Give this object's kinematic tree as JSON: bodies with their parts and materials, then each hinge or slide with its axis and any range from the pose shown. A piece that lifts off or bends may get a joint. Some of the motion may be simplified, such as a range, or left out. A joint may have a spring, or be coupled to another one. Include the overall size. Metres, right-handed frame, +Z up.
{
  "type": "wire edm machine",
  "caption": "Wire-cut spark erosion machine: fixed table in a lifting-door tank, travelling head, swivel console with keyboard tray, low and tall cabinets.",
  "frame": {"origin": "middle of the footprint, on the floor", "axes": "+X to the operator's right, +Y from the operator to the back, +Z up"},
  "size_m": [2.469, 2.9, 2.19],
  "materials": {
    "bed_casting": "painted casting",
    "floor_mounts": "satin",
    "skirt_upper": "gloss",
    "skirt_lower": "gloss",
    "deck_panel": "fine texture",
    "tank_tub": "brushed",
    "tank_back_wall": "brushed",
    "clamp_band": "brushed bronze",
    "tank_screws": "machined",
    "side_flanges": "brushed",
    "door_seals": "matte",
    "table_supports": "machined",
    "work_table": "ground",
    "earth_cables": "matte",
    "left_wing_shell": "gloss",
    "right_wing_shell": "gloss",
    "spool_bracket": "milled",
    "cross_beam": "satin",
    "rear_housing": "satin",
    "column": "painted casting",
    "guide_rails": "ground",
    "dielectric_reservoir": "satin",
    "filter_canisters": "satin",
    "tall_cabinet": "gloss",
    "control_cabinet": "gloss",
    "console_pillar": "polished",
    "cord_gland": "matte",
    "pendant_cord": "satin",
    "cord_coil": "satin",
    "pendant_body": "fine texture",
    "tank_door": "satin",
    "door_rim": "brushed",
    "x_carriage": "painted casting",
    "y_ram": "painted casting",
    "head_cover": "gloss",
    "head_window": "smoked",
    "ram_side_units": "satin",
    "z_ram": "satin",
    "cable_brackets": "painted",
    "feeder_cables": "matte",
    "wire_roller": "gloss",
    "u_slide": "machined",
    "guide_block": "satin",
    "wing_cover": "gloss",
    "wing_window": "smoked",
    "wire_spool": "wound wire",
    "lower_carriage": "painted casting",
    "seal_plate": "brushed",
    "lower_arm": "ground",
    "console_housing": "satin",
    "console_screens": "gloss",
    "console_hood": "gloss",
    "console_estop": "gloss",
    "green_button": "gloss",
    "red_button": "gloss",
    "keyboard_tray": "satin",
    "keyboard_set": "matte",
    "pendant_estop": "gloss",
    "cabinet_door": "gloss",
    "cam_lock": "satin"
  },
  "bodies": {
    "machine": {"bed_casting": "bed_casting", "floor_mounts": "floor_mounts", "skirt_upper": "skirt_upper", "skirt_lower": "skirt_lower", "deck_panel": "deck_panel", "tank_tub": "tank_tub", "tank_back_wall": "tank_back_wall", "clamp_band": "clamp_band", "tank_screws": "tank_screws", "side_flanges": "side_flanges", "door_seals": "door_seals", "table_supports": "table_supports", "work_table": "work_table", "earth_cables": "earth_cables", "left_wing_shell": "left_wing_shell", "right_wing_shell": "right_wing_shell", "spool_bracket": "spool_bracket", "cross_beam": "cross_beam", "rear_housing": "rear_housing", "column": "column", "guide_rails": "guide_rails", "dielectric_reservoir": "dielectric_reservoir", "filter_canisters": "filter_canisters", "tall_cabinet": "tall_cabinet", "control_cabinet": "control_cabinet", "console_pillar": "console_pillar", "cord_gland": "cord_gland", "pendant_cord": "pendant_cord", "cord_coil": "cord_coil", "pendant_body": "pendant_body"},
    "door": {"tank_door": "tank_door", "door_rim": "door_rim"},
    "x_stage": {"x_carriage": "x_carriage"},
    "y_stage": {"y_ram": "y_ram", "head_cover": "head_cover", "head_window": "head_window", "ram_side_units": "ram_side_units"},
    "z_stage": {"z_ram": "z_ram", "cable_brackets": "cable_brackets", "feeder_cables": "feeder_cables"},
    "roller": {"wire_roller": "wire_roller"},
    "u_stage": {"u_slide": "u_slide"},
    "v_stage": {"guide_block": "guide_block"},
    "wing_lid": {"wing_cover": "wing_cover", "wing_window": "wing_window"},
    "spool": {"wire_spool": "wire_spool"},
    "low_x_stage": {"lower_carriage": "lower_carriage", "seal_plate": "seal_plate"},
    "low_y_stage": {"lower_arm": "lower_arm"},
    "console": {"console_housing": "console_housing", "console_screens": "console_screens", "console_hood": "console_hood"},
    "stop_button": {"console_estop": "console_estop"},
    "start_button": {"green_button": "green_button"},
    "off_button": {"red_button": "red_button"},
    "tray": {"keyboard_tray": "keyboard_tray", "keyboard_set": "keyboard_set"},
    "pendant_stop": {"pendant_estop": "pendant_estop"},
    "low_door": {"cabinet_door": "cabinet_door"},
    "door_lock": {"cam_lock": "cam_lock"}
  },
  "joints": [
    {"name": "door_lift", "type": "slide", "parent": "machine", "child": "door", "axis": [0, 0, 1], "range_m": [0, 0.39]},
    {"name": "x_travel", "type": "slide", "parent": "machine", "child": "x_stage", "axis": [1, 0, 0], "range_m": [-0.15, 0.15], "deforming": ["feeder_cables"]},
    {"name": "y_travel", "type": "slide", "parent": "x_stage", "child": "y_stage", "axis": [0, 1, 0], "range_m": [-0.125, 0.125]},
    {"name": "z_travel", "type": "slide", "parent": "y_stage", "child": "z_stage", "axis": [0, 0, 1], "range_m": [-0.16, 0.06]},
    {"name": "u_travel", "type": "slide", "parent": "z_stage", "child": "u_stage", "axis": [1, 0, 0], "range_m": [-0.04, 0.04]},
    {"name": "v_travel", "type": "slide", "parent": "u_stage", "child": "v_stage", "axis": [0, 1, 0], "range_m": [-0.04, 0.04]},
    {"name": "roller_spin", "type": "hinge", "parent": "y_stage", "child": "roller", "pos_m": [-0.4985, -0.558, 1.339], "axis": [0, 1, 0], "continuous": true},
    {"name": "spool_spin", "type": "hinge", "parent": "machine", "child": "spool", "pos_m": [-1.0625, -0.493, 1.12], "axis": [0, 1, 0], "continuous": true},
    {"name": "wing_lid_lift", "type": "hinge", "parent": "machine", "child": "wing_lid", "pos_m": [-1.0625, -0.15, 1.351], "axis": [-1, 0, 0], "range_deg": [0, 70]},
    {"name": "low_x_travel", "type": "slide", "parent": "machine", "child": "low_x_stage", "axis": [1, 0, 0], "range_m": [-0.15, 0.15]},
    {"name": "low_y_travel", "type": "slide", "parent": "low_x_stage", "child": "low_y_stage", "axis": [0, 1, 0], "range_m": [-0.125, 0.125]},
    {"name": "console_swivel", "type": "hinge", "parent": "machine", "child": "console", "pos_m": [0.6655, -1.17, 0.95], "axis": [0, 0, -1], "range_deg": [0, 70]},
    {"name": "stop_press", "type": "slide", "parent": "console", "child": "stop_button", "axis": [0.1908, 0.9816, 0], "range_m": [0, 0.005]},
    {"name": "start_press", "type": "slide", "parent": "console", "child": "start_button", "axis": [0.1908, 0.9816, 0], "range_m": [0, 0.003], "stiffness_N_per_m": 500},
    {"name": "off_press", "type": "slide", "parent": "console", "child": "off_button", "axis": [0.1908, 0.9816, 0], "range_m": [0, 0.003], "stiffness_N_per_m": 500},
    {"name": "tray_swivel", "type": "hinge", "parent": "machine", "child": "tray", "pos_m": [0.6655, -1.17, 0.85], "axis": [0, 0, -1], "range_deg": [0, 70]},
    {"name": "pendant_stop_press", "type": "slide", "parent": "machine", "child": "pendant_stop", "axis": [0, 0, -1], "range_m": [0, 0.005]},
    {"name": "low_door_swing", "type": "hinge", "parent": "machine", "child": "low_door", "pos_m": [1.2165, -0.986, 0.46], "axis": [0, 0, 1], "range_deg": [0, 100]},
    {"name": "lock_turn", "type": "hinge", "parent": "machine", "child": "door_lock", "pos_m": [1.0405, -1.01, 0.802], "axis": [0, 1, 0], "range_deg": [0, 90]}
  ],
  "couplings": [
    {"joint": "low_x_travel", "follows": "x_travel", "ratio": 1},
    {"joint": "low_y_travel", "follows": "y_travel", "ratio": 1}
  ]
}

===============

== Directions for this task ==
Take each line containing the string "materials" and copy it out.

== Response to the exercise ==
Give this object's kinematic tree as JSON: bodies with their parts and materials, then each hinge or slide with its axis and any range from the pose shown. A piece that lifts off or bends may get a joint. Some of the motion may be simplified, such as a range, or left out. A joint may have a spring, or be coupled to another one. Include the overall size. Metres, right-handed frame, +Z up.
  "materials": {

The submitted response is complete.